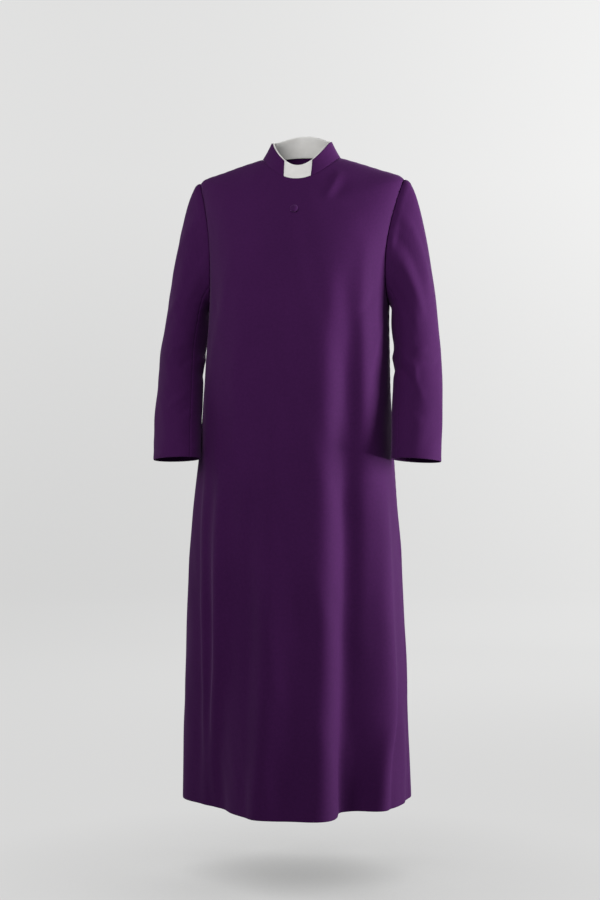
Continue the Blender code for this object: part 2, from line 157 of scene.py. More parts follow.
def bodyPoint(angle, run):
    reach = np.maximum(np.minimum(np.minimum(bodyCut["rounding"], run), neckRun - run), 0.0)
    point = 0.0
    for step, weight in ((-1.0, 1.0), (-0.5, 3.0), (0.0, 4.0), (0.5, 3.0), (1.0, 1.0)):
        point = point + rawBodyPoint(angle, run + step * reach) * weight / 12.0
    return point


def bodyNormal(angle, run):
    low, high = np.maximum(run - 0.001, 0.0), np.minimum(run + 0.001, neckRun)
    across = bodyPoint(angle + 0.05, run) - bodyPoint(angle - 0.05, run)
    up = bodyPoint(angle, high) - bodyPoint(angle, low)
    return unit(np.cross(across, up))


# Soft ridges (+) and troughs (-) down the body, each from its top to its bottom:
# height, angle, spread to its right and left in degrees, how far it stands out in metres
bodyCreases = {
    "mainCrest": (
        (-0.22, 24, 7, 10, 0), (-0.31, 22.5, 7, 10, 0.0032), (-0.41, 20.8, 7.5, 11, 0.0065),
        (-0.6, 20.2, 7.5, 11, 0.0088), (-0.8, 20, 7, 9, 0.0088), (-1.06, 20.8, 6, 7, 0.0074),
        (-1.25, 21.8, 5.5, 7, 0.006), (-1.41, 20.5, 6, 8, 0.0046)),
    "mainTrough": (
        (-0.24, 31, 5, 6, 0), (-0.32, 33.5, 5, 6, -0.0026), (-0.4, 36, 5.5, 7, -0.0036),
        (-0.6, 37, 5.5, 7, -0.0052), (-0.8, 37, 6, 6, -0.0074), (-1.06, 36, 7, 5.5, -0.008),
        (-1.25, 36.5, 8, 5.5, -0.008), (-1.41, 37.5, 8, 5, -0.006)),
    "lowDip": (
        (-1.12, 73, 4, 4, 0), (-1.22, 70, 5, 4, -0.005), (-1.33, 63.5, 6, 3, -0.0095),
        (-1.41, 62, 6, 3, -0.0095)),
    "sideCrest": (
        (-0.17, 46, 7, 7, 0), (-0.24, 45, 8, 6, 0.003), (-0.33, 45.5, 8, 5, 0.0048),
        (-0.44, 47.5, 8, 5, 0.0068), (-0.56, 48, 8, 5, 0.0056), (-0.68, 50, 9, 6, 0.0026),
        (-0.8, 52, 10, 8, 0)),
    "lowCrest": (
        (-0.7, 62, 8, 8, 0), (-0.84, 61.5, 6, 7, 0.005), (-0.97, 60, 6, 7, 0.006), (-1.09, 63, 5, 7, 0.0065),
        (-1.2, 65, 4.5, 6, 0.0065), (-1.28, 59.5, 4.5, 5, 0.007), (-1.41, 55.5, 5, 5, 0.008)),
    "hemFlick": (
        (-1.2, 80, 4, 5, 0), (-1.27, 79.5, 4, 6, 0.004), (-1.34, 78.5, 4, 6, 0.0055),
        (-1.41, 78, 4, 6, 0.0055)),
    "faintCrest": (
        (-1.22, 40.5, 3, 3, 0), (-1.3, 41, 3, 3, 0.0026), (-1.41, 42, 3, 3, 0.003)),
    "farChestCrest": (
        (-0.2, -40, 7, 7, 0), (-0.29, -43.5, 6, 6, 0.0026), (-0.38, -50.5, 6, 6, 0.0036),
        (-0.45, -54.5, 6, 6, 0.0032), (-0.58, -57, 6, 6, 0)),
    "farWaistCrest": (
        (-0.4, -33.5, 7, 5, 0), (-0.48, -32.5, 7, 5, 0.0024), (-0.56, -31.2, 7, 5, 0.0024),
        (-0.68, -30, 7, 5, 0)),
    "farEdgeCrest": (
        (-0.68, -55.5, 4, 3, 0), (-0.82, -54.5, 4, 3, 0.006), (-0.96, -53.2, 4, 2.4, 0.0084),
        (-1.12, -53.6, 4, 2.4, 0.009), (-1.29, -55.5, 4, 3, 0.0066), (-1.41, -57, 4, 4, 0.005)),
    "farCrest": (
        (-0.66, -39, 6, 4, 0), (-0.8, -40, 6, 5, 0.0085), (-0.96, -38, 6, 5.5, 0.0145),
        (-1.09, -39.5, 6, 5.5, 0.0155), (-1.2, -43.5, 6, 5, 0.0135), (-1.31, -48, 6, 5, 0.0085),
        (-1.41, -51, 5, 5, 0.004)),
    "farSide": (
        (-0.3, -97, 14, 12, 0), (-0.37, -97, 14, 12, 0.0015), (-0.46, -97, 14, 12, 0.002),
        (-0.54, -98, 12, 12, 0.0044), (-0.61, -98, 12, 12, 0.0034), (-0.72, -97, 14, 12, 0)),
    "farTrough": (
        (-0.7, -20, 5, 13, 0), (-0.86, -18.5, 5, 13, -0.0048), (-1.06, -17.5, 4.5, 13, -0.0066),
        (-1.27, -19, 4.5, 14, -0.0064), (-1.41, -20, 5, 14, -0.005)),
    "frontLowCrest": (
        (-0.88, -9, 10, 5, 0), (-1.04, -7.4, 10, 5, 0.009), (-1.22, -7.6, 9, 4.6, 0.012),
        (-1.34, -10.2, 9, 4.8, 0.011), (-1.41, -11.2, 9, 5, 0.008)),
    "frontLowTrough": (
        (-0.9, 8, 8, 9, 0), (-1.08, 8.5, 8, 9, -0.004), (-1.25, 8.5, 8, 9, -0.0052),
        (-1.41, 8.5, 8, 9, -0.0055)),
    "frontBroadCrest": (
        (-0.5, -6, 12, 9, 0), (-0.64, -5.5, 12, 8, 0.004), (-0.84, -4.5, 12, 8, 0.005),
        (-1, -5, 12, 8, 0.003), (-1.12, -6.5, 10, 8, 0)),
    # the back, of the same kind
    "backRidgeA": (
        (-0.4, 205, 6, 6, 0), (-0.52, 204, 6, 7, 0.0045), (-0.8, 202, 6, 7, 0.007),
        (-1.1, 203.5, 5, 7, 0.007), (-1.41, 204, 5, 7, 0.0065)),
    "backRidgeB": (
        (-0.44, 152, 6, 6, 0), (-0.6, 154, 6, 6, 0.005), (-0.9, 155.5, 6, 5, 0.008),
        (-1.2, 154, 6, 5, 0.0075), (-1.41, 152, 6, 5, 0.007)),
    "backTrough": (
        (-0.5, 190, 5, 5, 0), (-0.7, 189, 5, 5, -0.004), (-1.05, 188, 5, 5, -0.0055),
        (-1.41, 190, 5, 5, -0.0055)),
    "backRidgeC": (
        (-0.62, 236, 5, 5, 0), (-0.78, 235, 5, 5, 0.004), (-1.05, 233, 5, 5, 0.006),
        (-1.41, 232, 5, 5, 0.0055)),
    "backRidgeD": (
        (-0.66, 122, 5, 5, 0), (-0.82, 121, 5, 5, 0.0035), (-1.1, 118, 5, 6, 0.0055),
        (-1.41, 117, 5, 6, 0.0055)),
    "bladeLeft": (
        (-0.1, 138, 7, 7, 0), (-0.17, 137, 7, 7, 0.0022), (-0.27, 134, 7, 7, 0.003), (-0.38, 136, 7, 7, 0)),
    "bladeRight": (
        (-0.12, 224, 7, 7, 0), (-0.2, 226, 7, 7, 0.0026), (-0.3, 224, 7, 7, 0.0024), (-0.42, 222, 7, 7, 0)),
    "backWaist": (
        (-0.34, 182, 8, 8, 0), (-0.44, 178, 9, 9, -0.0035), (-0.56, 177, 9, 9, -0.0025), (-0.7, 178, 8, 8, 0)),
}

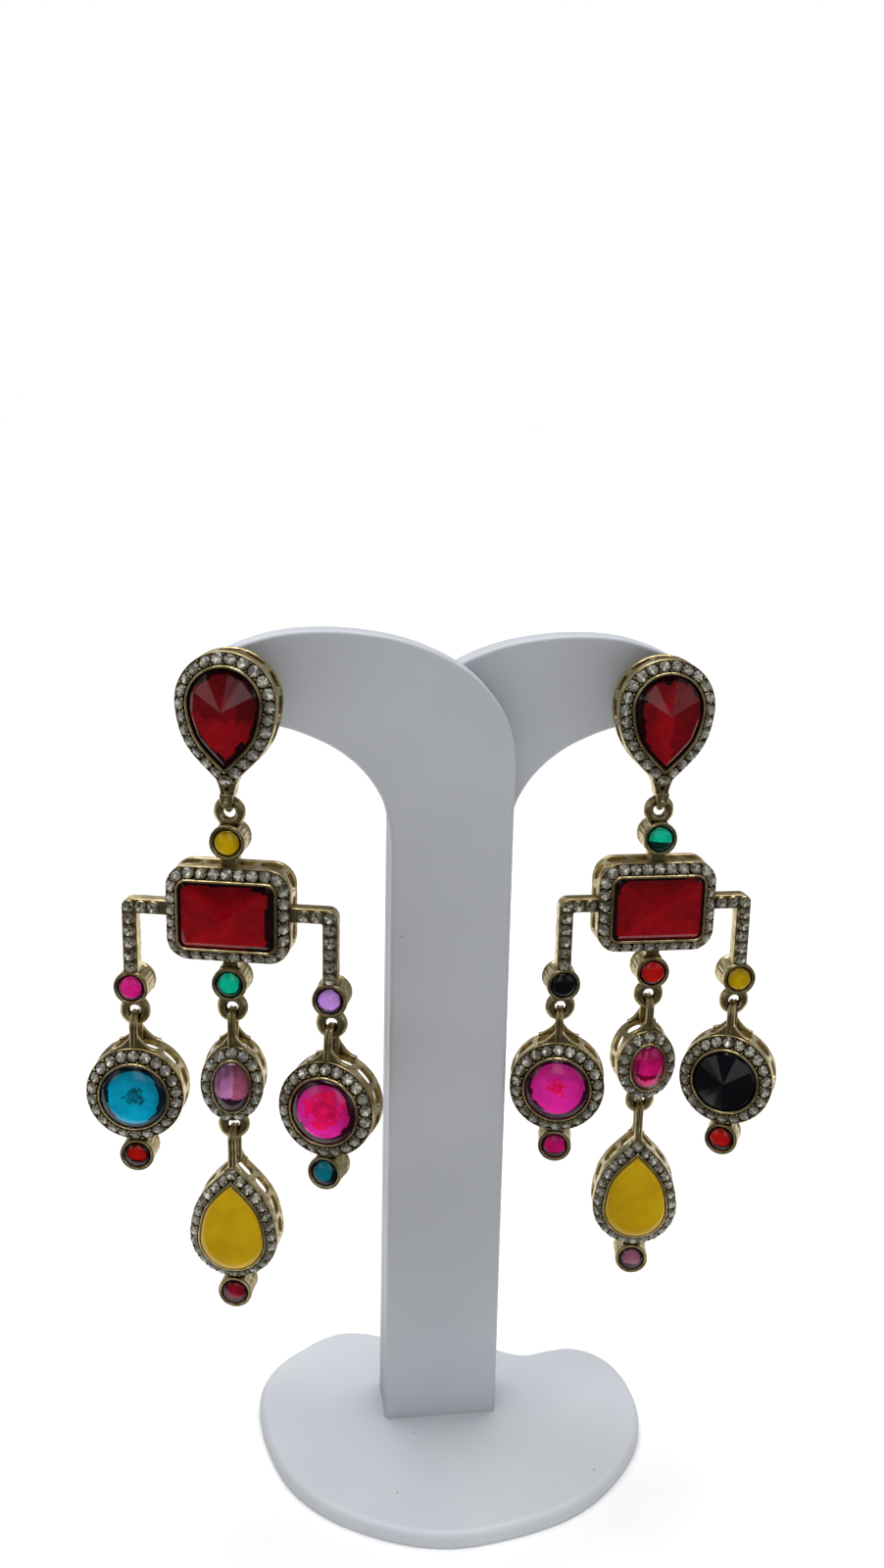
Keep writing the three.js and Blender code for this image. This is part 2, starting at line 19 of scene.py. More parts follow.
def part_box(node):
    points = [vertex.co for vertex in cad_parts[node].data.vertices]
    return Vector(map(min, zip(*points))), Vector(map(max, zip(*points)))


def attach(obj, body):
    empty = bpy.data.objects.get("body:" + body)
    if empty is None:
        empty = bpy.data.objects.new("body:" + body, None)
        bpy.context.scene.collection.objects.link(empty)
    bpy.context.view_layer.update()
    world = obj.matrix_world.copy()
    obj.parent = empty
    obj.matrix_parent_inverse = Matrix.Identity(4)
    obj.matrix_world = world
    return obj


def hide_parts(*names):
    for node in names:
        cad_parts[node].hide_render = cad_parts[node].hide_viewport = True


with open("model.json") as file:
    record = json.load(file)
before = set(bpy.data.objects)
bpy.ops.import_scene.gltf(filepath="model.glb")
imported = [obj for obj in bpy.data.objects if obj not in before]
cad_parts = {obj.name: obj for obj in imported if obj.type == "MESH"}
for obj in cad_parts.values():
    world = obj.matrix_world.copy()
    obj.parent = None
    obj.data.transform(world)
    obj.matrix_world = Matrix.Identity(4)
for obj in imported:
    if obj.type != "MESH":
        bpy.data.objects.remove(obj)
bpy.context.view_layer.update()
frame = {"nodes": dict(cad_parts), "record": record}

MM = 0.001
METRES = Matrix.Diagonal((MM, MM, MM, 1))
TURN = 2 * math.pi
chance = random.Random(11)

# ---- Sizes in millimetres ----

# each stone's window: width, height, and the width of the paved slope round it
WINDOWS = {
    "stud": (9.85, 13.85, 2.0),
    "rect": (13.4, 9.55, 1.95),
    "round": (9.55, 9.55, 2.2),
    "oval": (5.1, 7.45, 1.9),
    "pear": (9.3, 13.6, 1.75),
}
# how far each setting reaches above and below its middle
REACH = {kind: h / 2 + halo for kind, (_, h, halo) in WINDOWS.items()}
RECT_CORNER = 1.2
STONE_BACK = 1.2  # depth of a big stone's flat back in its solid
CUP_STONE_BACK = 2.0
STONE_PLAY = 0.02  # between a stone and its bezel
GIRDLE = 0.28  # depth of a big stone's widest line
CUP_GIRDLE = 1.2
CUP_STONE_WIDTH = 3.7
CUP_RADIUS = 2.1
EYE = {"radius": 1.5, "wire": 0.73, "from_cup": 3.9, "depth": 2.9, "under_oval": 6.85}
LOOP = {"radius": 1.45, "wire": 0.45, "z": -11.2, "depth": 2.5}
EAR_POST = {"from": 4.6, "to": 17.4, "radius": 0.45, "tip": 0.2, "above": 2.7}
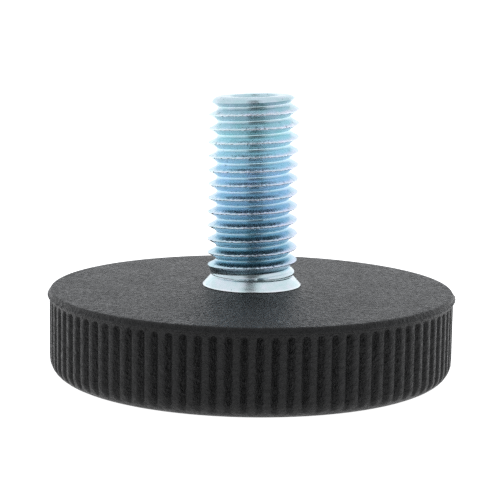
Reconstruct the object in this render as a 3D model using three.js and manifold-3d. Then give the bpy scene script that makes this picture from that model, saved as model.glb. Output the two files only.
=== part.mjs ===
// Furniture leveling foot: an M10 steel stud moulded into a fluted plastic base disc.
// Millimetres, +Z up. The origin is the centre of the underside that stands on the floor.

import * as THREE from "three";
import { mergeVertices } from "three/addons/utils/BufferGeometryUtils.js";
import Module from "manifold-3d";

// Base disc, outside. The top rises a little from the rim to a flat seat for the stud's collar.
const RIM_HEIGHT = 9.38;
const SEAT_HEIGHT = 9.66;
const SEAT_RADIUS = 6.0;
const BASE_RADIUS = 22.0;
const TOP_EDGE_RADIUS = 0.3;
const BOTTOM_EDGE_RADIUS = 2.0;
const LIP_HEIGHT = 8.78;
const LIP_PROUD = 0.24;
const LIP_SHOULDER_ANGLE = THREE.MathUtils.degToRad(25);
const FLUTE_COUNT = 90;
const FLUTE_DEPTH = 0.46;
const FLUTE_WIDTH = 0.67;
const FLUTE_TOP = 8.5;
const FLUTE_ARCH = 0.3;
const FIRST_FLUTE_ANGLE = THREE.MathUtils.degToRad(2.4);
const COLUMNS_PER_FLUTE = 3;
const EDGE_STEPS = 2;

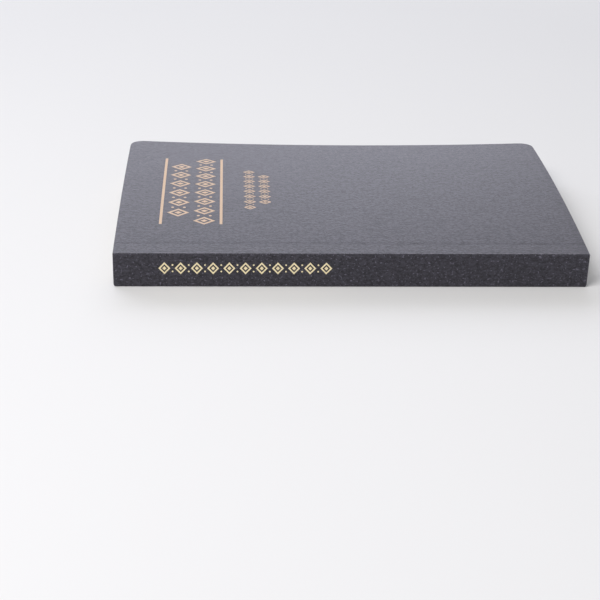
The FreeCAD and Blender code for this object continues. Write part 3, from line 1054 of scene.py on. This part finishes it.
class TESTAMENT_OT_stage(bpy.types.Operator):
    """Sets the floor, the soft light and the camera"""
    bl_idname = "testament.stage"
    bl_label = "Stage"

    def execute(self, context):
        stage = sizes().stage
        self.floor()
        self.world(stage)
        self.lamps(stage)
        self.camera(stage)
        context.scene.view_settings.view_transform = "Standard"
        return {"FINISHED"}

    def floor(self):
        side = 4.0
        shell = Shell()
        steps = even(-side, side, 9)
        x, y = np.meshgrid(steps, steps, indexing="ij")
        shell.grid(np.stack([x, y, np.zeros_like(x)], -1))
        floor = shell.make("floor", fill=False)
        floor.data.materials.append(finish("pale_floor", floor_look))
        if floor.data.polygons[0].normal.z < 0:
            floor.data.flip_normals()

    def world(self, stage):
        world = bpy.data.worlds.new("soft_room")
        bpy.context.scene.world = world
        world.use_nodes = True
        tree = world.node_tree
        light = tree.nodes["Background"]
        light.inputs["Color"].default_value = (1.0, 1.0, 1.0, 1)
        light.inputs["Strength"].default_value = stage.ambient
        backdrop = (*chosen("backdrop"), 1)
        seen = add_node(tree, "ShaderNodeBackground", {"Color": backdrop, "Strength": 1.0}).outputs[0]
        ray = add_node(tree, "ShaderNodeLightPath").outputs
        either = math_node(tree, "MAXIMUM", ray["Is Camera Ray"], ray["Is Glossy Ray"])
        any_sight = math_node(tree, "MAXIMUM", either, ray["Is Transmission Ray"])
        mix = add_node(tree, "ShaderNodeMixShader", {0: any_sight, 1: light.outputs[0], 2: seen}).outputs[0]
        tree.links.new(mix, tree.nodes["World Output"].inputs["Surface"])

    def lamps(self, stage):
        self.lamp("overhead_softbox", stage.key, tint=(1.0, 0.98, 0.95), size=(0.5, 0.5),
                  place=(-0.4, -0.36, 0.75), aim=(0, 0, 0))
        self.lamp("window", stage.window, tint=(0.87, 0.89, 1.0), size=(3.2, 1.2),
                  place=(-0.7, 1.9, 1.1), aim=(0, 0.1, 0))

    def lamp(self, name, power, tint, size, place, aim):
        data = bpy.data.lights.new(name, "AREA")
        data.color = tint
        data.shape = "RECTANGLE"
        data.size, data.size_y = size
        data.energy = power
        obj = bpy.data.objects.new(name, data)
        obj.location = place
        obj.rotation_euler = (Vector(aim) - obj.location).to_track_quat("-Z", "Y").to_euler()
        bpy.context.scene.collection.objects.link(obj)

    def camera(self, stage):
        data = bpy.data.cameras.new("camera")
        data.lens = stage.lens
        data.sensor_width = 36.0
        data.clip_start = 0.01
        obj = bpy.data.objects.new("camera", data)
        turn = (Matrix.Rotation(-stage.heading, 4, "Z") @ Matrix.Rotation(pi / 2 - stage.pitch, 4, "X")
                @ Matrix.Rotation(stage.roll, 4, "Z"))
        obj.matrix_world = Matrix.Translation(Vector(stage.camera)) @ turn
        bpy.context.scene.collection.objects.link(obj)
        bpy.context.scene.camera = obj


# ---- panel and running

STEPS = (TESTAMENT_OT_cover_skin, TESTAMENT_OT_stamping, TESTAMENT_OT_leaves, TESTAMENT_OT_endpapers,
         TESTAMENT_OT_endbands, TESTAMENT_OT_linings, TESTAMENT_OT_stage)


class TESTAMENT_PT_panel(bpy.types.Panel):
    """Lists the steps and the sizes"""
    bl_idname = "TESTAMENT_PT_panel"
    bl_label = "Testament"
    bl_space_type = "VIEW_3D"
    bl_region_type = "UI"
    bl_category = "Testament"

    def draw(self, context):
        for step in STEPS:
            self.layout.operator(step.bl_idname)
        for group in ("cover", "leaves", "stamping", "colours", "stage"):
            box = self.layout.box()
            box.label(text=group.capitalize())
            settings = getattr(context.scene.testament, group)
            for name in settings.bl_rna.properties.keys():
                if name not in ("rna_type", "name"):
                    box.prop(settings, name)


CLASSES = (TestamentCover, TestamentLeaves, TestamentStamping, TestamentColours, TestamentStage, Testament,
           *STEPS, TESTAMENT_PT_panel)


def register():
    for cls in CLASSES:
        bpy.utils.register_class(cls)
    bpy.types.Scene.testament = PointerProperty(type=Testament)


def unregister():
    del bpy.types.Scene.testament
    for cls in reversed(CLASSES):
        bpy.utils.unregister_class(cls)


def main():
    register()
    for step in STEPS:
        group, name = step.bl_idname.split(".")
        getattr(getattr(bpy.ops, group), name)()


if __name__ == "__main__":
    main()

- - -

§ **What is being asked**
Reproduce exactly, please, only the lines from the start of the data above to the line that contains "return unit(np.cross(across, up))", with both ends kept.

§ **Expected answer**
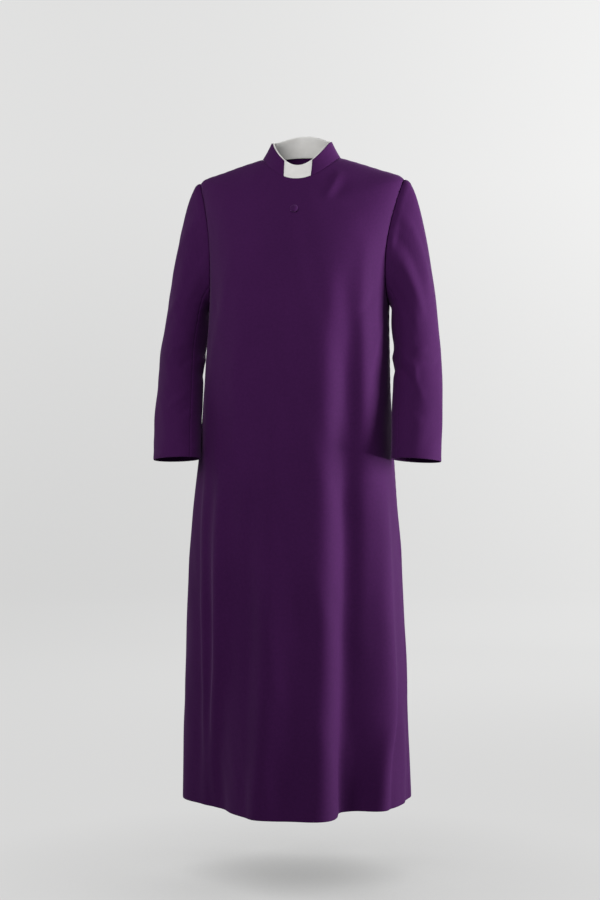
Continue the Blender code for this object: part 2, from line 157 of scene.py. More parts follow.
def bodyPoint(angle, run):
    reach = np.maximum(np.minimum(np.minimum(bodyCut["rounding"], run), neckRun - run), 0.0)
    point = 0.0
    for step, weight in ((-1.0, 1.0), (-0.5, 3.0), (0.0, 4.0), (0.5, 3.0), (1.0, 1.0)):
        point = point + rawBodyPoint(angle, run + step * reach) * weight / 12.0
    return point


def bodyNormal(angle, run):
    low, high = np.maximum(run - 0.001, 0.0), np.minimum(run + 0.001, neckRun)
    across = bodyPoint(angle + 0.05, run) - bodyPoint(angle - 0.05, run)
    up = bodyPoint(angle, high) - bodyPoint(angle, low)
    return unit(np.cross(across, up))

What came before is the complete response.